------ RECORDS SHOWN ------
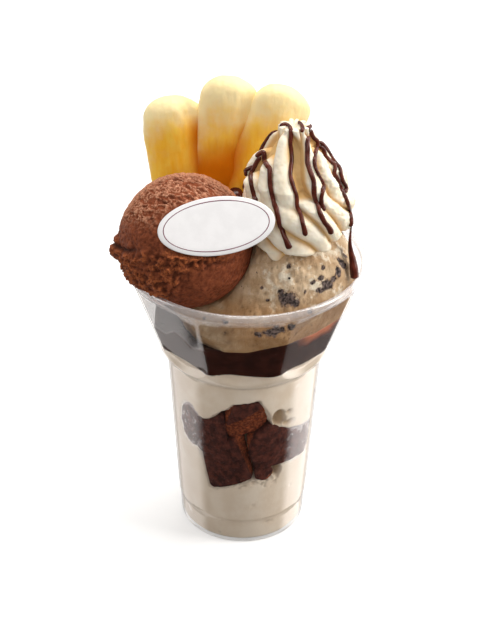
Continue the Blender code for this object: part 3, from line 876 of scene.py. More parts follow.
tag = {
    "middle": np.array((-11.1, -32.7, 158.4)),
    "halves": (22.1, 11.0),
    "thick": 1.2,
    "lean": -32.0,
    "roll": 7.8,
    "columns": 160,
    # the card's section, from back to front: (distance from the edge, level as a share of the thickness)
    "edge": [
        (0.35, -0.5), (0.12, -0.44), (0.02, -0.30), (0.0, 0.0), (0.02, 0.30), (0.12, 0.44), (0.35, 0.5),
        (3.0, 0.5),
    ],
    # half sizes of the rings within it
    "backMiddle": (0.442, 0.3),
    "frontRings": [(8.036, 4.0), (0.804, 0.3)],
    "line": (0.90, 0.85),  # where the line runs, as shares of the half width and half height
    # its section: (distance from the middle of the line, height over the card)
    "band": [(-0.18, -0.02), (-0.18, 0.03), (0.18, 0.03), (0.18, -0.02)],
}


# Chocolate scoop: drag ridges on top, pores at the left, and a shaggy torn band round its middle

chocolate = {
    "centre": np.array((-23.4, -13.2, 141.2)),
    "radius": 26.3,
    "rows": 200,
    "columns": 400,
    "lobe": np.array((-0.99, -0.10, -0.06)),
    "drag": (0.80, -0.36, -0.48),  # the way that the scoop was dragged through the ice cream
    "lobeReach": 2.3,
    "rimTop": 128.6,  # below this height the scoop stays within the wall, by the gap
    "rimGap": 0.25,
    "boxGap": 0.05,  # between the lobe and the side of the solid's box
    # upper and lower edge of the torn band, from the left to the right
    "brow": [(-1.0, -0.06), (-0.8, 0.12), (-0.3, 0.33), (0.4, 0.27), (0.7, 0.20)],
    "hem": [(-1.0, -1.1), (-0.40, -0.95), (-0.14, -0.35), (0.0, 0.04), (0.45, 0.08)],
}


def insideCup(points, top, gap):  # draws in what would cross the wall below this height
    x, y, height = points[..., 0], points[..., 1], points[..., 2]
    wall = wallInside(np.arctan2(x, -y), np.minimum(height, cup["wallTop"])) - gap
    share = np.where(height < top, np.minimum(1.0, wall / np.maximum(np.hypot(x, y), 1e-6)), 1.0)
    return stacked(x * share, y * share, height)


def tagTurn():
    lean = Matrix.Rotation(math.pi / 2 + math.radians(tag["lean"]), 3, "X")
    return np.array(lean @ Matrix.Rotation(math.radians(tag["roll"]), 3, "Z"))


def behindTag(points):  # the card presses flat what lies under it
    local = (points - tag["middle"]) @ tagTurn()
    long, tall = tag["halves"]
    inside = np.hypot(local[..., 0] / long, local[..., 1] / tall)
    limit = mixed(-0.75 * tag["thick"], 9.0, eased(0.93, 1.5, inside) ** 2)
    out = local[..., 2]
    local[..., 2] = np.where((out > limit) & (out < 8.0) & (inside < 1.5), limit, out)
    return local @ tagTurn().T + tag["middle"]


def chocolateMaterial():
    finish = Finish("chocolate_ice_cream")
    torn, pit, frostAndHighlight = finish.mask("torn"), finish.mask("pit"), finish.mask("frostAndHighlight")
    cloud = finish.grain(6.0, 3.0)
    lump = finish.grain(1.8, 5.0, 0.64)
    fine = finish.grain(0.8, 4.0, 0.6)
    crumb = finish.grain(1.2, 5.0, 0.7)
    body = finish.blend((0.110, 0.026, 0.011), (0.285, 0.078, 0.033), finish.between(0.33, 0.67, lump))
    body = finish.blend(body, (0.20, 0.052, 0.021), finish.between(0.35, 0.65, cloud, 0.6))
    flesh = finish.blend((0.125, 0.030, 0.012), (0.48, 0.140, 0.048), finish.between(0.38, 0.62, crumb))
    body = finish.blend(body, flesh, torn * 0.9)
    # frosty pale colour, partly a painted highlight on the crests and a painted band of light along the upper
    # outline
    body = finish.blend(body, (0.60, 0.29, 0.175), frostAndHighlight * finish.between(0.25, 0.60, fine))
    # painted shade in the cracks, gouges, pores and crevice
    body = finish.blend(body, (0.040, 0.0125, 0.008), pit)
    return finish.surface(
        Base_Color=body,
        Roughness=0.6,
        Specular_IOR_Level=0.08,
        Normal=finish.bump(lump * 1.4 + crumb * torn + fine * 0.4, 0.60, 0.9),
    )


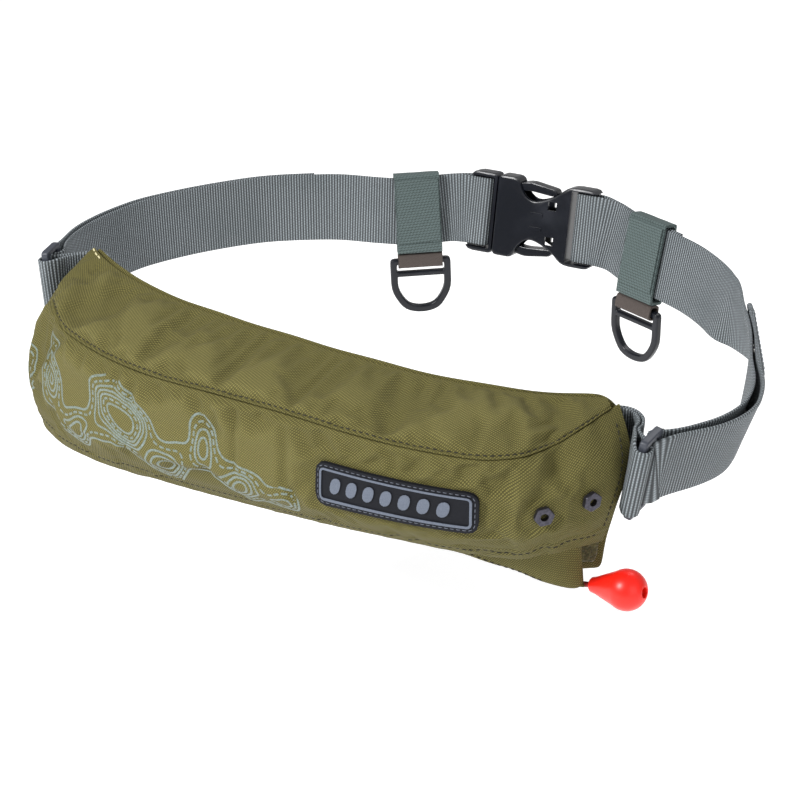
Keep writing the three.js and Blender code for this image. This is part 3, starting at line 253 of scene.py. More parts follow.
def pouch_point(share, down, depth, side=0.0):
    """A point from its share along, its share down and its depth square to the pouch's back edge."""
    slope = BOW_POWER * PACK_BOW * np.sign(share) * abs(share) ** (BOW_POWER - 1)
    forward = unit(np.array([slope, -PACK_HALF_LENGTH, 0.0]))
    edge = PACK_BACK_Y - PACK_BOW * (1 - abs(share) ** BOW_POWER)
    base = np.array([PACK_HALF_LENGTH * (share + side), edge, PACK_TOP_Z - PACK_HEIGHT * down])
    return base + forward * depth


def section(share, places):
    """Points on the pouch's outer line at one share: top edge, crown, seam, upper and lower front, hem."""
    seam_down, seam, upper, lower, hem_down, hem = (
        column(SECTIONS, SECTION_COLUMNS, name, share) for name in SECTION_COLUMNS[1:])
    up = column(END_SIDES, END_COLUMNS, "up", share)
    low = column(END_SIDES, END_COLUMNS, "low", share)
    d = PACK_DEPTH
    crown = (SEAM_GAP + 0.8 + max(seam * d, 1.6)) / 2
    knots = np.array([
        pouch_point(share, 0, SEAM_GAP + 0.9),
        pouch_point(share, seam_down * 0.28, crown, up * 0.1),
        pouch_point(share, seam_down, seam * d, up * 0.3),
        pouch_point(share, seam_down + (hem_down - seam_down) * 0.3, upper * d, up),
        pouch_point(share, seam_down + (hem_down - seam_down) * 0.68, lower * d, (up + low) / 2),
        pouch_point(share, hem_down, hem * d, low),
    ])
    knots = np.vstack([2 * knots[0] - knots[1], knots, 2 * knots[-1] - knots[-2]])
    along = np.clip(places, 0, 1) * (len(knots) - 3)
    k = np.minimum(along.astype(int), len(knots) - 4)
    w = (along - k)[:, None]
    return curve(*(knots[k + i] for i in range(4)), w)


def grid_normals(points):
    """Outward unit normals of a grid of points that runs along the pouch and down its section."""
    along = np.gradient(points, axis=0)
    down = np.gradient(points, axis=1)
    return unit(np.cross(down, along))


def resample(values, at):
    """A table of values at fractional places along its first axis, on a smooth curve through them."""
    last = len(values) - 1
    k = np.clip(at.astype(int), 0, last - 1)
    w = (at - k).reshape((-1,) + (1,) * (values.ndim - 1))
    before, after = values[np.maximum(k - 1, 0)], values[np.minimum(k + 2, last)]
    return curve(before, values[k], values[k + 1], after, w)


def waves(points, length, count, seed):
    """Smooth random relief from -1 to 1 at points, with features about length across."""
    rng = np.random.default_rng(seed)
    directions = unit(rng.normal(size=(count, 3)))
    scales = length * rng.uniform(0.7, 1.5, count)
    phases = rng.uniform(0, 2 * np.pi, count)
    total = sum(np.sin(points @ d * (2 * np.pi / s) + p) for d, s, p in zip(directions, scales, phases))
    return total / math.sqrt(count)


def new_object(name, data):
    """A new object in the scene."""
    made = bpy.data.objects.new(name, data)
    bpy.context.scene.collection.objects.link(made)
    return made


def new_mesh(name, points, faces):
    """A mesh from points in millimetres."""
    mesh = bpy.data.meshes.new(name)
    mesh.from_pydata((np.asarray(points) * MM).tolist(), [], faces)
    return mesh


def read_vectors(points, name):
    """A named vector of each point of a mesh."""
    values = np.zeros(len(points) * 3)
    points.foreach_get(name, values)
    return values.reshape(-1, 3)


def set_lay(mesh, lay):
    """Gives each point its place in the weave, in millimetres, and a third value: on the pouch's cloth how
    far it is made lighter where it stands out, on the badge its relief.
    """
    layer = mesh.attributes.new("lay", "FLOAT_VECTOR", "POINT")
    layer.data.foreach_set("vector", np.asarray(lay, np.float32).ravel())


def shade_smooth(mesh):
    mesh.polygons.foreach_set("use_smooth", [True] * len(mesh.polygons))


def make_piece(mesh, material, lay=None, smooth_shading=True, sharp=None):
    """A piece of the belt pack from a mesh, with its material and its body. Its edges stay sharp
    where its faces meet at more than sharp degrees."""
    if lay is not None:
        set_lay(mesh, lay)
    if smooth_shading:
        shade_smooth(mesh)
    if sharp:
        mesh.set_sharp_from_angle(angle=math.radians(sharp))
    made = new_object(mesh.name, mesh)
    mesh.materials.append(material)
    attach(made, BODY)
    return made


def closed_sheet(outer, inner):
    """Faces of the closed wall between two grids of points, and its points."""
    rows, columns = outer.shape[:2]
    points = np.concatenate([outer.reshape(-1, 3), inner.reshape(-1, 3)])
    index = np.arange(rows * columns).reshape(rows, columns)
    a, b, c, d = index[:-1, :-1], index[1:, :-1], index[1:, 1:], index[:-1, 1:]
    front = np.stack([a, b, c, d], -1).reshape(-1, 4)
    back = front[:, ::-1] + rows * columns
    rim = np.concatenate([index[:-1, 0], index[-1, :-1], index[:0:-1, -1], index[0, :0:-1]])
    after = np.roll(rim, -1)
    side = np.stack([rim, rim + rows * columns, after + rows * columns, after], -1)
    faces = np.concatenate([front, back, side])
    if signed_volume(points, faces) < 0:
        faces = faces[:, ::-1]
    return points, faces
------
WHAT IS EXPECTED: Write out the lines above from the one containing "attach(made, BODY)" through the last, exactly as they are.

CORRECT RESPONSE:
    attach(made, BODY)
    return made


def closed_sheet(outer, inner):
    """Faces of the closed wall between two grids of points, and its points."""
    rows, columns = outer.shape[:2]
    points = np.concatenate([outer.reshape(-1, 3), inner.reshape(-1, 3)])
    index = np.arange(rows * columns).reshape(rows, columns)
    a, b, c, d = index[:-1, :-1], index[1:, :-1], index[1:, 1:], index[:-1, 1:]
    front = np.stack([a, b, c, d], -1).reshape(-1, 4)
    back = front[:, ::-1] + rows * columns
    rim = np.concatenate([index[:-1, 0], index[-1, :-1], index[:0:-1, -1], index[0, :0:-1]])
    after = np.roll(rim, -1)
    side = np.stack([rim, rim + rows * columns, after + rows * columns, after], -1)
    faces = np.concatenate([front, back, side])
    if signed_volume(points, faces) < 0:
        faces = faces[:, ::-1]
    return points, faces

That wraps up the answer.